§ YOUR TASK
From the line containing "for node, shape" through the line containing "obj.matrix_world = world", retype each line exactly; include both end lines and nothing beyond them.
----
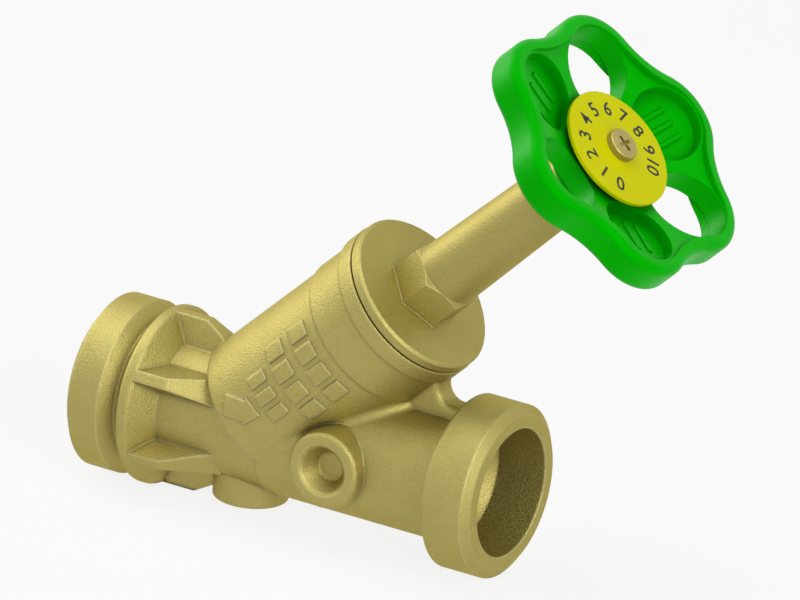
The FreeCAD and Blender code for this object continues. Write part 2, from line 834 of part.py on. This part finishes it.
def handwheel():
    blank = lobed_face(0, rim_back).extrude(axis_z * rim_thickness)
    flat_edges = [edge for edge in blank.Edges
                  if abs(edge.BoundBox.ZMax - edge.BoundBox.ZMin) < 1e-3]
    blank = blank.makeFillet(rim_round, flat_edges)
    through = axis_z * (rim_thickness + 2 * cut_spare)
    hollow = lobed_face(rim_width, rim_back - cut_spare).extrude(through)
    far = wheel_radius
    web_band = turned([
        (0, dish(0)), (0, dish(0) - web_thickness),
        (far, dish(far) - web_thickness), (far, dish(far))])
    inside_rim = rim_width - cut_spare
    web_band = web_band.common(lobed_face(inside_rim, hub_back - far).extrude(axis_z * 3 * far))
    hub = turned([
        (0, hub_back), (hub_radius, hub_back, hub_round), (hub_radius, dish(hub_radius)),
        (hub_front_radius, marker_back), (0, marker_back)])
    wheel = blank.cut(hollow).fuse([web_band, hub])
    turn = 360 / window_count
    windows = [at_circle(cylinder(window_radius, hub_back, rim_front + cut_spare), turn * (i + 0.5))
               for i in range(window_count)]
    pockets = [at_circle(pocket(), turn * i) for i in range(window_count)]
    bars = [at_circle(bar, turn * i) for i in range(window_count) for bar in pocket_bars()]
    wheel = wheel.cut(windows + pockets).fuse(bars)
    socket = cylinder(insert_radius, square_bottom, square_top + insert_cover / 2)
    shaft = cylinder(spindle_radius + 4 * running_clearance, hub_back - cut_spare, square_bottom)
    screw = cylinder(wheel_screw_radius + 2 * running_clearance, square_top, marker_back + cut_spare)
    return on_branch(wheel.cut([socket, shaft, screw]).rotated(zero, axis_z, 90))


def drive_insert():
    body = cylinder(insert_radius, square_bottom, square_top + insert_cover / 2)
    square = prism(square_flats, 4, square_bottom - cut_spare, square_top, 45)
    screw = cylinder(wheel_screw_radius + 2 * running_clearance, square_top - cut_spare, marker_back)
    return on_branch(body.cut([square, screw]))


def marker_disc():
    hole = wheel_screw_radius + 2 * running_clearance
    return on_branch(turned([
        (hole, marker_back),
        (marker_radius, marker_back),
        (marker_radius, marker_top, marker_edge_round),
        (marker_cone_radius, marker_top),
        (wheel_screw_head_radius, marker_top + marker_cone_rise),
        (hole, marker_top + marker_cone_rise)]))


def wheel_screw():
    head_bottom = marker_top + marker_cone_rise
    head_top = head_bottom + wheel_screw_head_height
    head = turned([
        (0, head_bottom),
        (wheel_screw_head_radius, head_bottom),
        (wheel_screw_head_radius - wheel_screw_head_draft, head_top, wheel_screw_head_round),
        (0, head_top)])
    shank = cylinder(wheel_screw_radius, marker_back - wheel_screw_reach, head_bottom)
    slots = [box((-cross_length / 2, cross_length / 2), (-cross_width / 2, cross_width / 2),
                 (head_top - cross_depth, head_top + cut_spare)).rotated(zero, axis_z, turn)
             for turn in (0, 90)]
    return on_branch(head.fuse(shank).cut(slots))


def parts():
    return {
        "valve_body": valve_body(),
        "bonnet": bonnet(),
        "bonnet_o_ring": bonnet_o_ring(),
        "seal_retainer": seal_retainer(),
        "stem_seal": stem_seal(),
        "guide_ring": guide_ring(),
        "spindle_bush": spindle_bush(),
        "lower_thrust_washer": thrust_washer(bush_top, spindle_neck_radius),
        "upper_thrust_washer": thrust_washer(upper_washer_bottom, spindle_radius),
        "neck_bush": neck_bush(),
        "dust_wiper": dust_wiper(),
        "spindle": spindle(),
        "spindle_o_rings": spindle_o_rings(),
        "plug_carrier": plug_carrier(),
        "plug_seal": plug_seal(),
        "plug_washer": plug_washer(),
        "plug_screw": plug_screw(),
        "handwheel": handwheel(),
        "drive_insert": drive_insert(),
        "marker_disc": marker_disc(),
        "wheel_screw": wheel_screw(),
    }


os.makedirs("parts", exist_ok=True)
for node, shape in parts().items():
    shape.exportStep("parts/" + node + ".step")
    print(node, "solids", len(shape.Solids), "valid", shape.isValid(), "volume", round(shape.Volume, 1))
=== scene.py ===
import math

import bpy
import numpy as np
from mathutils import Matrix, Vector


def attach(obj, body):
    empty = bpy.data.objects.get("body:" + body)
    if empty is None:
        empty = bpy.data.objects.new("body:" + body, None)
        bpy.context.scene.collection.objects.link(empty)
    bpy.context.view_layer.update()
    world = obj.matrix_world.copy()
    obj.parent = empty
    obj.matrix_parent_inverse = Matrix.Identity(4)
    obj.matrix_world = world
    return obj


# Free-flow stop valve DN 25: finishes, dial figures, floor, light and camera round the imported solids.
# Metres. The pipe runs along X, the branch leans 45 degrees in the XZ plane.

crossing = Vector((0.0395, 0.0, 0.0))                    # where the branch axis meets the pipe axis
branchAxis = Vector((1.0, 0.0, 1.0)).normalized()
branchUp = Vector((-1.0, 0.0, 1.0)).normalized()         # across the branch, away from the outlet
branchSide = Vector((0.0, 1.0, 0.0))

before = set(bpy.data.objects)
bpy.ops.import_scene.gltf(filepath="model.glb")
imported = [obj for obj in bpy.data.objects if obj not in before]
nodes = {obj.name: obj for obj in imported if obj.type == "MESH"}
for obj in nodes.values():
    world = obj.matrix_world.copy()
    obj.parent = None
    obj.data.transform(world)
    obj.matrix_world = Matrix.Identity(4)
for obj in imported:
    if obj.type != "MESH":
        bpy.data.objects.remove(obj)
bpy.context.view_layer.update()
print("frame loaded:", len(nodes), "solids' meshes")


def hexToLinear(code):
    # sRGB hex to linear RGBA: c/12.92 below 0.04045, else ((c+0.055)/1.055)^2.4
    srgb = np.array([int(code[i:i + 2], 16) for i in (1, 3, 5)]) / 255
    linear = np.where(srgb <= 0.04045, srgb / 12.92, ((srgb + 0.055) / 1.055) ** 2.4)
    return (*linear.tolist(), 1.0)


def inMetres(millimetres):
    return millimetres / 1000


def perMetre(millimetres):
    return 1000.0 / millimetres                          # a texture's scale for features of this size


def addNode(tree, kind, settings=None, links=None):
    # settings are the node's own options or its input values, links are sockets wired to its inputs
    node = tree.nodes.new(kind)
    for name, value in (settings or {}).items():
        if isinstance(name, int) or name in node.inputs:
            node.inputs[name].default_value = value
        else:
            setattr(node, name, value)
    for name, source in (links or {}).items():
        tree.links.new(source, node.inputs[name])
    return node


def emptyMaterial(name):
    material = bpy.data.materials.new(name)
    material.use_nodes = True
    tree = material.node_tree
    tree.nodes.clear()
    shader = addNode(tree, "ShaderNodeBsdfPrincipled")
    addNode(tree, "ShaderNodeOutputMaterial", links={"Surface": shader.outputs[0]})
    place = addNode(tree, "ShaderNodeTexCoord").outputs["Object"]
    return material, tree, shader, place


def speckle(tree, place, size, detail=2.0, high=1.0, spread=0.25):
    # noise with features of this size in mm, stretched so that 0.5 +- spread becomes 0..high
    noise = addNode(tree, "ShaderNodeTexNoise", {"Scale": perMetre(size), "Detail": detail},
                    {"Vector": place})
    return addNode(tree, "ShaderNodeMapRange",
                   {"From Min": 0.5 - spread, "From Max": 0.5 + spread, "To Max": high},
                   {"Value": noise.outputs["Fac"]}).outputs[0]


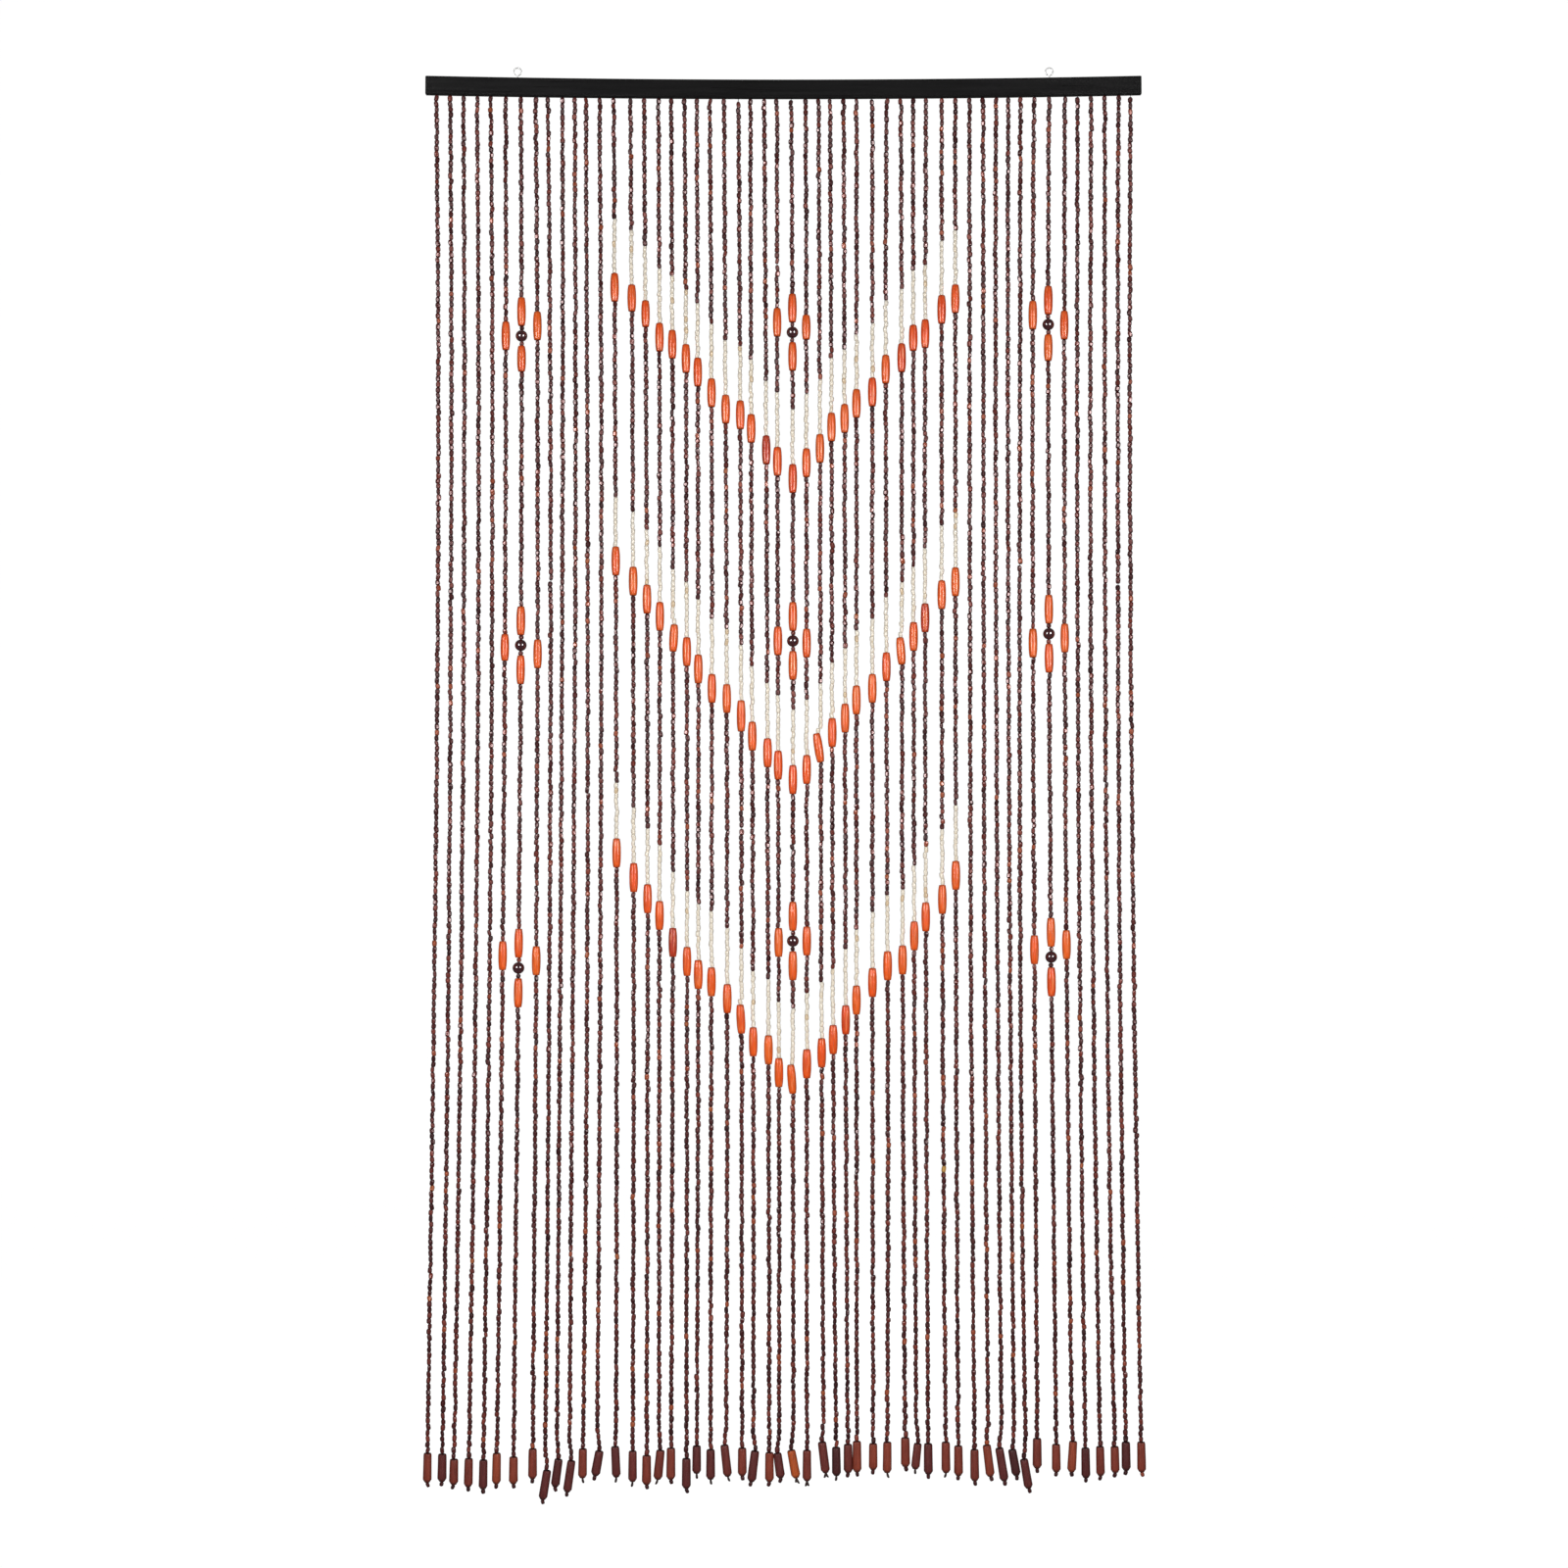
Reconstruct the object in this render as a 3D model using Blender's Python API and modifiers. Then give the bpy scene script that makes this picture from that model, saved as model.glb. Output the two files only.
----
§ FINISHED ANSWER
for node, shape in parts().items():
    shape.exportStep("parts/" + node + ".step")
    print(node, "solids", len(shape.Solids), "valid", shape.isValid(), "volume", round(shape.Volume, 1))
=== scene.py ===
import math

import bpy
import numpy as np
from mathutils import Matrix, Vector


def attach(obj, body):
    empty = bpy.data.objects.get("body:" + body)
    if empty is None:
        empty = bpy.data.objects.new("body:" + body, None)
        bpy.context.scene.collection.objects.link(empty)
    bpy.context.view_layer.update()
    world = obj.matrix_world.copy()
    obj.parent = empty
    obj.matrix_parent_inverse = Matrix.Identity(4)
    obj.matrix_world = world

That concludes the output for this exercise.